- [Supplied information]
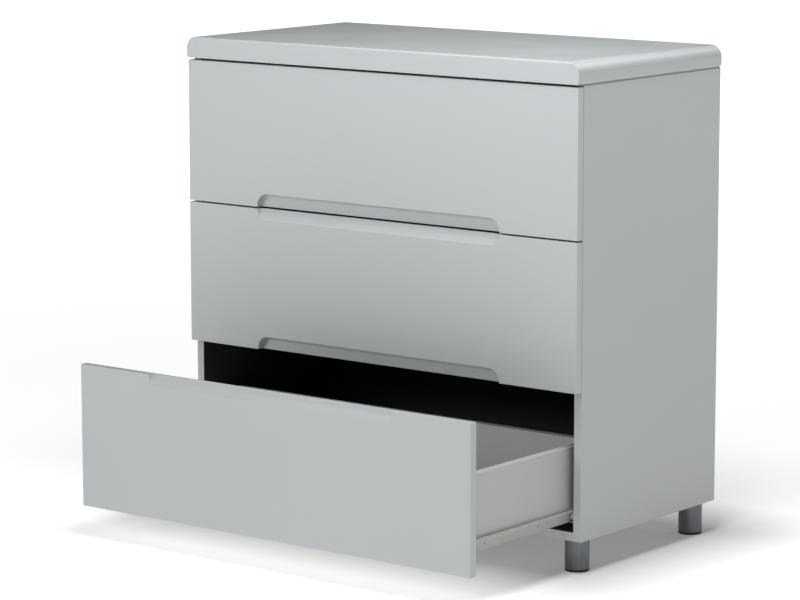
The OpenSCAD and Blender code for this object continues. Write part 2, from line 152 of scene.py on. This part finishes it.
def noise(tree, scale, detail, roughness=0.5, stretch=(1, 1, 1)):
    """Noise in object coordinates, stretched along the axes; returns its 0 to 1 value."""
    place = tree.nodes.new("ShaderNodeTexCoord")
    mapping = tree.nodes.new("ShaderNodeMapping")
    mapping.inputs["Scale"].default_value = stretch
    texture = tree.nodes.new("ShaderNodeTexNoise")
    texture.inputs["Scale"].default_value = scale
    texture.inputs["Detail"].default_value = detail
    texture.inputs["Roughness"].default_value = roughness
    tree.links.new(place.outputs["Object"], mapping.inputs["Vector"])
    tree.links.new(mapping.outputs["Vector"], texture.inputs["Vector"])
    return texture.outputs["Fac"]


def remap(tree, value, low, high, from_low=0.3, from_high=0.7):
    """Maps a value to a range, clamped."""
    node = tree.nodes.new("ShaderNodeMapRange")
    node.inputs["From Min"].default_value = from_low
    node.inputs["From Max"].default_value = from_high
    node.inputs["To Min"].default_value = low
    node.inputs["To Max"].default_value = high
    tree.links.new(value, node.inputs["Value"])
    return node.outputs["Result"]


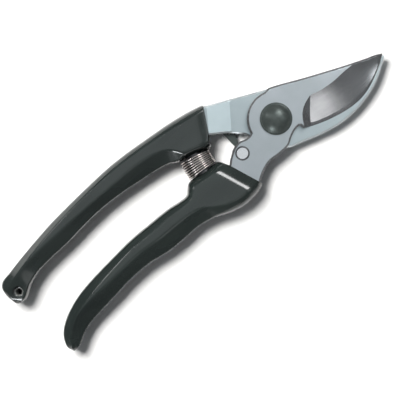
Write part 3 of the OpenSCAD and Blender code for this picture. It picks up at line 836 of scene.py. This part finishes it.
def ramp_distance(x, y):
    return x * math.cos(math.radians(RAMP_A)) + y * math.sin(math.radians(RAMP_A))


def counter_top(x, y):
    return min(lap_z + max(ramp_distance(x, y) - RAMP_FAR, 0) * RAMP_SLOPE, plate_top)


def counter_low_face(x, y):
    return counter_z


def ramp_line(distance):
    """Where the neck's face creases, from one edge of the neck to the other."""
    normal = np.array(pol(1, RAMP_A))
    tangent = np.array([-normal[1], normal[0]])
    points = np.array([normal * distance + tangent * t for t in np.arange(-22, 22, 0.5)])
    kept = points[inside(points, inset(counter_loop, np.full(len(counter_loop), 0.9)))]
    return [tuple(p) for p in kept]


hook_zone = even(curve(HOOK_NEAR, 10)[20:], 0.4)
counter_radius = rim_radius(counter_loop, 0.75, [hook_zone])
ramp_end = RAMP_FAR + (plate_top - lap_z) / RAMP_SLOPE
counter_skin, counter_creases = slab(
    counter_loop, counter_radius, np.minimum(counter_radius, 0.5), counter_top, counter_low_face,
    [((0.0, 0.0), [(bolt_r, lap_z), (bolt_r, counter_z)])],
    creases_top=[ramp_line(RAMP_FAR), ramp_line(ramp_end)], rim=FLAT_RIM)
counter_blade = make_object("counter_blade_forging", counter_skin.verts, counter_skin.faces, counter_steel,
                            sharp_edges=counter_creases, sharp_angle=PLATE_SHARP_A)
shade_sides(counter_blade, 1, SIDE_TILT)
counter_blade.data.materials.append(painted_highlight_rim_steel)
# Painted highlight: its chamfered rims get a brighter steel than its sheared sides, which carry painted shade
for polygon in counter_blade.data.polygons:
    if SIDE_TILT < polygon.normal.z < COUNTER_RIM_TILT:
        polygon.material_index = 2
weight_normals(counter_blade)
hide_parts("counter_blade")
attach(counter_blade, "counter_half")


# ---- Pivot bolt ------------------------------------------------------------

cap_r = (bolt_high.x - bolt_low.x) / 2
seat_z = washer_high.z
rim_h, rim_step, rim_round = 0.9, 0.3, 0.22
dome_r, dome_h = cap_r - rim_step, bolt_high.z - seat_z - rim_h
bolt_profile = [(0.001, 0), (bolt_r - 0.9, 0), (bolt_r - 0.5, 0.4), (bolt_r - 0.5, nut_washer_low.z),
                (bolt_r, nut_washer_low.z), (bolt_r, seat_z), (cap_r - rim_round, seat_z),
                (cap_r, seat_z + rim_round), (cap_r, seat_z + rim_h - rim_round)]
bolt_profile += [(cap_r - rim_round * (1 - math.cos(a)), seat_z + rim_h - rim_round * (1 - math.sin(a)))
                 for a in np.linspace(0.3, math.pi / 2, 5)]
ball_r = (dome_r ** 2 + dome_h ** 2) / (2 * dome_h)
bolt_profile += [(ball_r * math.sin(a) + 0.001, bolt_high.z - ball_r * (1 - math.cos(a)))
                 for a in np.linspace(math.asin(dome_r / ball_r), 0, 28)]
bolt_skin = lathe(bolt_profile, (0.0, 0.0), 128)
pivot_bolt = make_object("pivot_bolt_domed", bolt_skin.verts, bolt_skin.faces, black_steel, sharp_angle=45)
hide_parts("pivot_bolt")
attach(pivot_bolt, "counter_half")


# ---- Spring ----------------------------------------------------------------

WIRE_R = 0.38
TURNS = 7.5
WIRE_SIDES = 10
TURN_STEPS = 40
CREST_SHARE = 0.25


def spring_mesh():
    """A coil whose axis bends round the pivot, and each ring of wire's share of the way along it."""
    coil_r = spring_r - WIRE_R
    lead = math.degrees((WIRE_R + 0.1) / (spring_reach - spring_r))
    skin, rings, shares = Skin(), [], []
    steps = int(TURNS * TURN_STEPS)
    for i in range(steps + 1):
        t = i / steps
        turn = 2 * math.pi * TURNS * t
        a = math.radians(SEAT_LOW_A - lead + (SEAT_HIGH_A - SEAT_LOW_A + 2 * lead) * t)
        radial = Vector((math.cos(a), math.sin(a), 0))
        side = Vector((-math.sin(a), math.cos(a), 0))
        out = radial * math.cos(turn) + Vector((0, 0, 1)) * math.sin(turn)
        centre = radial * spring_reach + Vector((0, 0, grip_mid_z)) + out * coil_r
        points = [centre + (out * math.cos(b) + side * math.sin(b)) * WIRE_R
                  for b in np.linspace(0, 2 * math.pi, WIRE_SIDES, endpoint=False)]
        rings.append(skin.ring(points))
        shares += [t] * WIRE_SIDES
    for a, b in zip(rings, rings[1:]):
        skin.join(a, b)
    skin.faces.append(rings[0])
    skin.faces.append(rings[-1])
    return skin, shares


spring_skin, spring_shares = spring_mesh()
main_spring = make_object("main_spring_coil", spring_skin.verts, spring_skin.faces, wire_steel, sharp_angle=50)
# The outer crest of each winding gets the lighter steel: a painted highlight
main_spring.data.materials.append(painted_highlight_crest_steel)
for polygon in main_spring.data.polygons:
    x, y, z = polygon.center / MM
    if math.hypot(math.hypot(x, y) - spring_reach, z - grip_mid_z) > spring_r - WIRE_R * CREST_SHARE:
        polygon.material_index = 1
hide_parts("main_spring")
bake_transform(main_spring)


# ---- Carried CAD nodes -----------------------------------------------------

def carry(node, material, rim):
    """A CAD node keeps its shape and gets its material and softened rims."""
    obj = nodes[node]
    obj.data.materials.clear()
    obj.data.materials.append(material)
    weld = obj.modifiers.new("weld", "WELD")
    weld.merge_threshold = 1e-6
    bevel = obj.modifiers.new("rims", "BEVEL")
    bevel.width = rim * MM
    bevel.segments = 2
    bevel.limit_method = "ANGLE"
    bevel.angle_limit = math.radians(40)
    bevel.harden_normals = False


carry("bolt_washer", black_steel, 0.12)
carry("nut_washer", plain_steel, 0.12)
carry("pivot_nut", plain_steel, 0.25)
carry("nut_lock_plate", plain_steel, 0.12)
carry("lock_plate_screw", plain_steel, 0.15)
# The spring pegs get the darkened steel, painted shade inside the coil
carry("cutting_spring_peg", painted_shade_peg_steel, 0.4)
carry("counter_spring_peg", painted_shade_peg_steel, 0.4)
carry("lock_lever", black_steel, 0.2)
carry("lock_rivet", bright_steel, 0.3)
carry("lock_wave_washer", plain_steel, 0.05)
carry("keeper_pin", bright_steel, 0.25)


# ---- Floor, light and camera -----------------------------------------------

def floor_material():
    m = Nodes("floor_paper")
    fibres = m.noise(m.coords, 900.0, 2.0, 0.5)
    m.link(m.tint(m.span(fibres, 0.0, 1.0), (0.93, 0.93, 0.93), (0.96, 0.96, 0.96)), m.shader.inputs["Base Color"])
    m.shader.inputs["Roughness"].default_value = 0.9
    m.shader.inputs["Specular IOR Level"].default_value = 0.1
    return m.material


floor_mesh = bpy.data.meshes.new("floor")
FLOOR_HALF = 1.5
FLOOR_GAP = 0.0002
floor_mesh.from_pydata([(-FLOOR_HALF, -FLOOR_HALF, 0), (FLOOR_HALF, -FLOOR_HALF, 0), (FLOOR_HALF, FLOOR_HALF, 0),
                        (-FLOOR_HALF, FLOOR_HALF, 0)], [], [(0, 1, 2, 3)])
floor = bpy.data.objects.new("floor", floor_mesh)
floor.location.z = cad_low.z - FLOOR_GAP
floor.data.materials.append(floor_material())
bpy.context.scene.collection.objects.link(floor)

PICTURE_TURN = math.radians(-38)
AIM = Vector((-0.0486, -0.0076, 0.008))
LENS = 110.0
SENSOR = 36.0
PICTURE_WIDTH = 0.178


def in_picture(right, up, height):
    """A direction given by the picture's right and up, in the object's frame."""
    c, s = math.cos(PICTURE_TURN), math.sin(PICTURE_TURN)
    return Vector((right * c - up * s, right * s + up * c, height)).normalized()


def area_light(name, direction, distance, width, depth, radiance, colour=(1.0, 1.0, 1.0)):
    """A soft panel that faces the shears, with its width lying level."""
    light = bpy.data.lights.new(name, "AREA")
    light.shape = "RECTANGLE"
    light.size, light.size_y = width, depth
    light.energy = radiance * math.pi * width * depth
    light.color = colour
    obj = bpy.data.objects.new(name, light)
    obj.location = AIM + direction * distance
    obj.rotation_mode = "QUATERNION"
    obj.rotation_quaternion = (-direction).to_track_quat("-Z", "Y")
    bpy.context.scene.collection.objects.link(obj)
    return obj


key = area_light("key", in_picture(-0.75, 0.6, 1.9), 0.8, 0.28, 0.28, 38.0, (1.0, 0.99, 0.97))
key.visible_glossy = False
for panel in (area_light("overhead", in_picture(-0.1, 0.22, 1.0), 1.3, 1.0, 1.0, 0.62, (0.93, 0.97, 1.0)),
              area_light("panel_right", in_picture(0.82, 0.16, 1.0), 1.2, 0.42, 0.42, 1.6, (0.93, 0.98, 1.0)),
              area_light("strip_top", in_picture(0.47, 0.88, 1.11), 0.7, 0.2, 0.2, 14.0),
              area_light("strip_low", in_picture(-0.32, -0.95, 0.62), 0.7, 0.18, 0.12, 22.0, (0.95, 0.98, 1.0)),
              area_light("strip_side", in_picture(-0.85, 0.5, 0.83), 0.7, 0.1, 0.1, 10.0),
              area_light("panel_low_right", in_picture(0.69, -0.73, 2.1), 0.8, 0.22, 0.22, 0.9),
              area_light("horizon_low", in_picture(0.15, -1.0, 0.12), 0.75, 0.7, 0.08, 2.2),
              area_light("horizon_right", in_picture(1.0, -0.45, 0.12), 0.75, 0.5, 0.08, 1.3)):
    panel.visible_diffuse = False

world = bpy.data.worlds.new("studio")
bpy.context.scene.world = world
world.use_nodes = True
WORLD_STRENGTH = 0.14
background = world.node_tree.nodes["Background"]
background.inputs["Color"].default_value = (0.93, 0.97, 1.0, 1)
background.inputs["Strength"].default_value = WORLD_STRENGTH

camera_data = bpy.data.cameras.new("camera")
camera_data.lens = LENS
camera_data.sensor_width = SENSOR
camera = bpy.data.objects.new("camera", camera_data)
camera.location = AIM + Vector((0, 0, PICTURE_WIDTH * LENS / SENSOR))
camera.rotation_euler = (0, 0, PICTURE_TURN)
bpy.context.scene.collection.objects.link(camera)
bpy.context.scene.camera = camera
bpy.context.scene.view_settings.view_transform = "Standard"
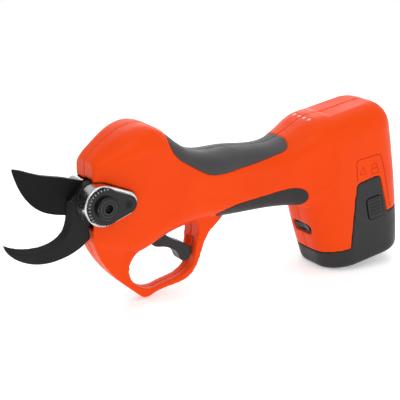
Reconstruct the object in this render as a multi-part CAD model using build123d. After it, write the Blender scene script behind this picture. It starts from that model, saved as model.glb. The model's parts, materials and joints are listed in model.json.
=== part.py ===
from build123d import *
import os
from math import acos, asin, cos, pi, radians, sin, tan

os.makedirs("parts", exist_ok=True)

# Battery electric pruner, in millimetres. The origin is on the blade pivot in the tool's
# mid-plane. +X runs back along the motor axis, +Z is up and -Y is the tool's left side,
# which carries the fixed hook blade and the lock plate. The blades point to -X.

# ---------------------------------------------------------------- driving dimensions
MOTOR_D = 30.0
MOTOR_L = 48.0
MOTOR_SHAFT_R = 1.6
GEARBOX_L = 28.0
CELL_D = 18.4
CELL_L = 65.0

WALL = 3.2                  # moulded shell, where it carries no rubber
GRIP_T = 1.4                # rubber let into the shell
MOTOR_SEAT = 1.8            # rib depth beside the motor
FIT = 0.05                  # radial clearance of running and located fits
GAP = 0.3                   # clearance between parts that only pass each other
SEAM = 0.25                 # visible joint between battery and housing

NOSE_X = -3.0               # front of the orange head
HEAD_HALF_WIDTH = 25.0
HEAD_TOP = 46.0
HANDLE_HALF_WIDTH = MOTOR_D / 2 + MOTOR_SEAT + WALL
HANDLE_TOP = 22.4
HANDLE_BOTTOM = -24.4
GEARBOX_X = 48.0
PLATE_T = 2.0
MOTOR_X = GEARBOX_X + GEARBOX_L + PLATE_T
MOTOR_REAR = MOTOR_X + MOTOR_L
HANDLE_REAR = MOTOR_REAR + 14.0

PIVOT_R = 5.0
BUSH_R = 7.0
HUB_R = 12.0
BLADE_T = 4.0
BLADE_Y = -3.7              # flat face of the cutting blade, towards the hook
BLADE_GAP = 0.2
HOOK_T = 4.1
HOOK_HUB_R = 14.0
HOOK_HUB_T = 6.1
BLADE_SWING = 50.0
BLADE_SIDE_Y = BLADE_Y + BLADE_T + 1.3      # far side of the blades' slot in the nose
BLADE_ROOM_Z = -19.0                        # low end of that slot, for the closed blade

BLOCK_T = 12.0
BLOCK_R = 13.4
BLOCK_TAIL_R = 8.0
BLOCK_TAIL_X = 15.2
LOCK_PLATE_T = 2.6
LOCK_TAIL_X = 15.0
PLATE_TEETH = 40

GEAR_TEETH = 48
PINION_TEETH = 12
GEAR_R = 20.0
GEAR_FACE = 7.0
SHAFT_R = 4.0
BEARING_R = 9.5
BEARING_W = 6.0
FRAME_RING_R = 15.8

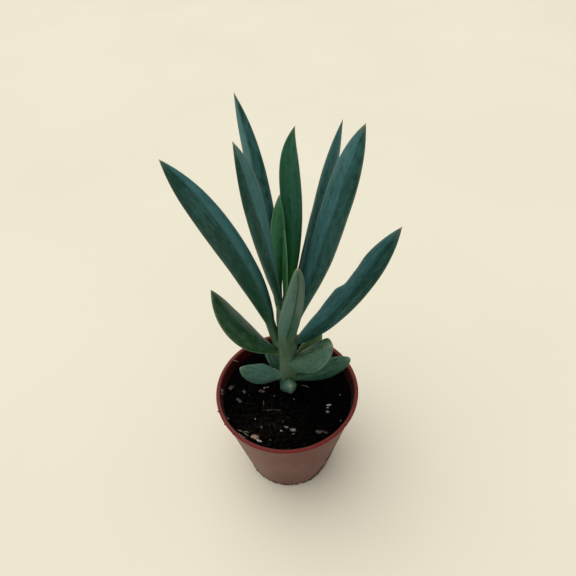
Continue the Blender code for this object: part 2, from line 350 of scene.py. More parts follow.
@dataclass(frozen=True)
class SkinFinish:
    """Waxy plant skin: green flesh under a blue-grey bloom, with pale margins and a dry point.

    The attributes of the piece say where each part of it lies: skin is the place on the unrolled
    leaf, edge and ridge are distances from the margin and from the ridge, and tip is the distance
    from the point. Streaks run along the leaf, and the bloom is rubbed off in small patches. The
    vivid green is partly the skin's own colour and partly painted light that shines through and
    lightens the shaded leaf feet, and the darkened crease beside the ridge is painted shade.
    """

    name: str
    flesh: Colour
    bloom: Colour
    # vivid: bright green at the leaf feet, partly the skin's own colour, partly painted light shining through
    # the skin and lightening the shaded feet
    vivid: Colour
    margin: Colour
    foot: Colour
    point: Colour = (0.34, 0.27, 0.17)
    roughness: float = 0.52
    rubbed_roughness: float = 0.36
    rim_width: float = 0.42
    ridge_width: float = 0.8
    streaks: float = 0.24
    mottle: float = 0.30
    rubbing: float = 0.22

    def build(self) -> bpy.types.Material:
        """Make the material."""
        sheet = NodeSheet(self.name)
        skin = sheet.attribute("skin", vector=True)
        streak = sheet.noise(sheet.scaled(skin, (0.9, 0.9, 0.03)), 1.0, 3.0)
        mottle = sheet.noise(sheet.scaled(skin, (1.0, 1.0, 0.35)), 0.9, 4.0, 0.6)
        rubbed = sheet.ease(sheet.noise(sheet.scaled(skin, (1.0, 1.0, 0.5)), 0.55, 2.0), 0.56, 0.72)
        level = sheet.calc("ADD", sheet.attribute("bloom"), sheet.ease(streak, 0.3, 0.7, 0.0, self.streaks))
        level = sheet.calc("SUBTRACT", level, 0.5 * self.streaks)
        level = sheet.calc("ADD", level, sheet.ease(mottle, 0.3, 0.7, 0.0, self.mottle))
        level = sheet.calc("SUBTRACT", level, 0.5 * self.mottle)
        level = sheet.calc("SUBTRACT", level, sheet.calc("MULTIPLY", rubbed, self.rubbing))
        colour = sheet.blend(level, self.flesh, self.bloom)
        # partly painted light: the vivid green lightens the shaded feet of the leaves
        colour = sheet.blend(sheet.attribute("vivid"), colour, self.vivid)
        colour = sheet.blend(sheet.attribute("foot"), colour, self.foot)
        colour = self.scratched(sheet, skin, colour)
        colour = self.lined(sheet, colour)
        grain = sheet.noise(sheet.scaled(skin, (3.0, 3.0, 1.4)), 2.2, 3.0)
        height = sheet.calc("ADD", sheet.calc("MULTIPLY", grain, 0.5), sheet.calc("MULTIPLY", streak, 0.5))
        sheet.set(
            Base_Color=colour,
            Roughness=sheet.ease(level, 0.0, 1.0, self.rubbed_roughness, self.roughness),
            Normal=sheet.bump(height, 0.35, 0.12),
            Specular_IOR_Level=0.10,
        )
        return sheet.material

    def scratched(
        self, sheet: NodeSheet, skin: bpy.types.NodeSocket, colour: bpy.types.NodeSocket
    ) -> bpy.types.NodeSocket:
        """Add pale scribbled scratches, the thin level lines of a noise, where scratch says."""
        tangle = sheet.noise(sheet.scaled(skin, (0.75, 0.75, 0.45)), 1.0, 2.5, 0.6)
        line = sheet.calc("MULTIPLY", sheet.ease(tangle, 0.475, 0.5), sheet.ease(tangle, 0.5, 0.525, 1.0, 0.0))
        second = sheet.noise(sheet.scaled(skin, (0.6, 0.6, 0.9)), 1.3, 2.0, 0.6)
        other = sheet.calc("MULTIPLY", sheet.ease(second, 0.48, 0.5), sheet.ease(second, 0.5, 0.52, 1.0, 0.0))
        marks = sheet.calc("MULTIPLY", sheet.calc("MAXIMUM", line, other), sheet.attribute("scratch"))
        return sheet.blend(marks, colour, self.margin)

    def lined(self, sheet: NodeSheet, colour: bpy.types.NodeSocket) -> bpy.types.NodeSocket:
        """Add the pale ridge line, the painted shade that darkens the crease beside the ridge, the pale margins
        and the dry point.
        """
        crest = sheet.attribute("crest")
        near = sheet.ease(sheet.attribute("ridge"), 0.0, self.ridge_width, 1.0, 0.0)
        colour = sheet.blend(sheet.calc("MULTIPLY", near, crest), colour, self.margin)
        # painted shade: the crease beside the ridge is darkened to the flesh colour
        colour = sheet.blend(sheet.calc("MULTIPLY", near, sheet.attribute("crease_shade")), colour, self.flesh)
        rim = sheet.ease(sheet.attribute("edge"), 0.05, self.rim_width, 1.0, 0.0)
        colour = sheet.blend(sheet.calc("MULTIPLY", rim, sheet.attribute("rim")), colour, self.margin)
        tip = sheet.attribute("tip")
        colour = sheet.blend(sheet.ease(tip, 0.5, 4.0, 0.4, 0.0), colour, self.margin)
        return sheet.blend(sheet.ease(tip, 0.4, 1.0, 1.0, 0.0), colour, self.point)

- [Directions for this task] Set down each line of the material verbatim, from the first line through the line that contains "return x * math.cos(math.radians(RAMP_A))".

- [Output for this exercise]
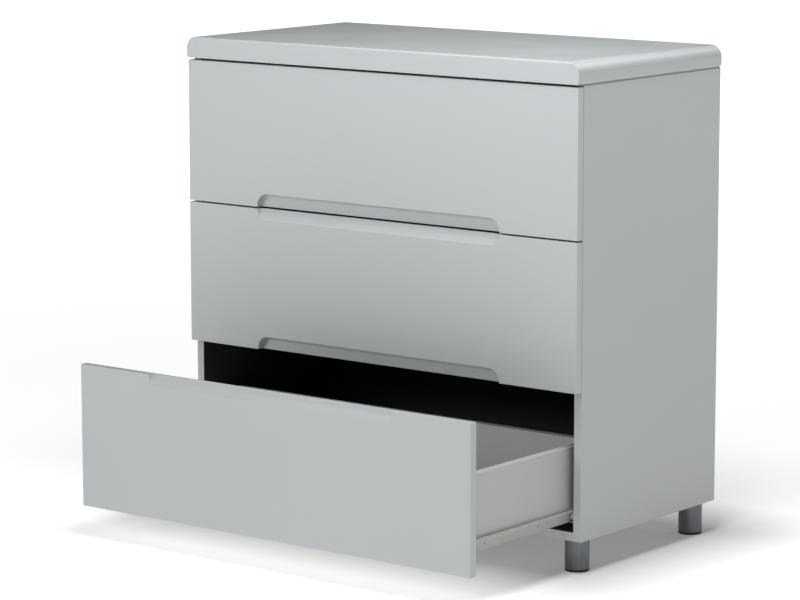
The OpenSCAD and Blender code for this object continues. Write part 2, from line 152 of scene.py on. This part finishes it.
def noise(tree, scale, detail, roughness=0.5, stretch=(1, 1, 1)):
    """Noise in object coordinates, stretched along the axes; returns its 0 to 1 value."""
    place = tree.nodes.new("ShaderNodeTexCoord")
    mapping = tree.nodes.new("ShaderNodeMapping")
    mapping.inputs["Scale"].default_value = stretch
    texture = tree.nodes.new("ShaderNodeTexNoise")
    texture.inputs["Scale"].default_value = scale
    texture.inputs["Detail"].default_value = detail
    texture.inputs["Roughness"].default_value = roughness
    tree.links.new(place.outputs["Object"], mapping.inputs["Vector"])
    tree.links.new(mapping.outputs["Vector"], texture.inputs["Vector"])
    return texture.outputs["Fac"]


def remap(tree, value, low, high, from_low=0.3, from_high=0.7):
    """Maps a value to a range, clamped."""
    node = tree.nodes.new("ShaderNodeMapRange")
    node.inputs["From Min"].default_value = from_low
    node.inputs["From Max"].default_value = from_high
    node.inputs["To Min"].default_value = low
    node.inputs["To Max"].default_value = high
    tree.links.new(value, node.inputs["Value"])
    return node.outputs["Result"]


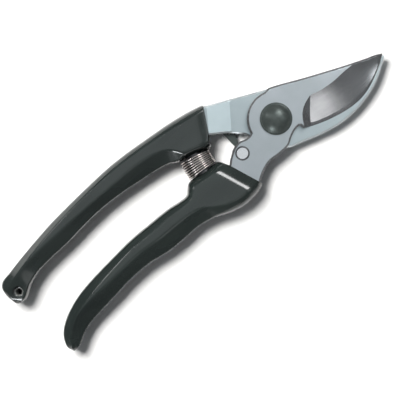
Write part 3 of the OpenSCAD and Blender code for this picture. It picks up at line 836 of scene.py. This part finishes it.
def ramp_distance(x, y):
    return x * math.cos(math.radians(RAMP_A)) + y * math.sin(math.radians(RAMP_A))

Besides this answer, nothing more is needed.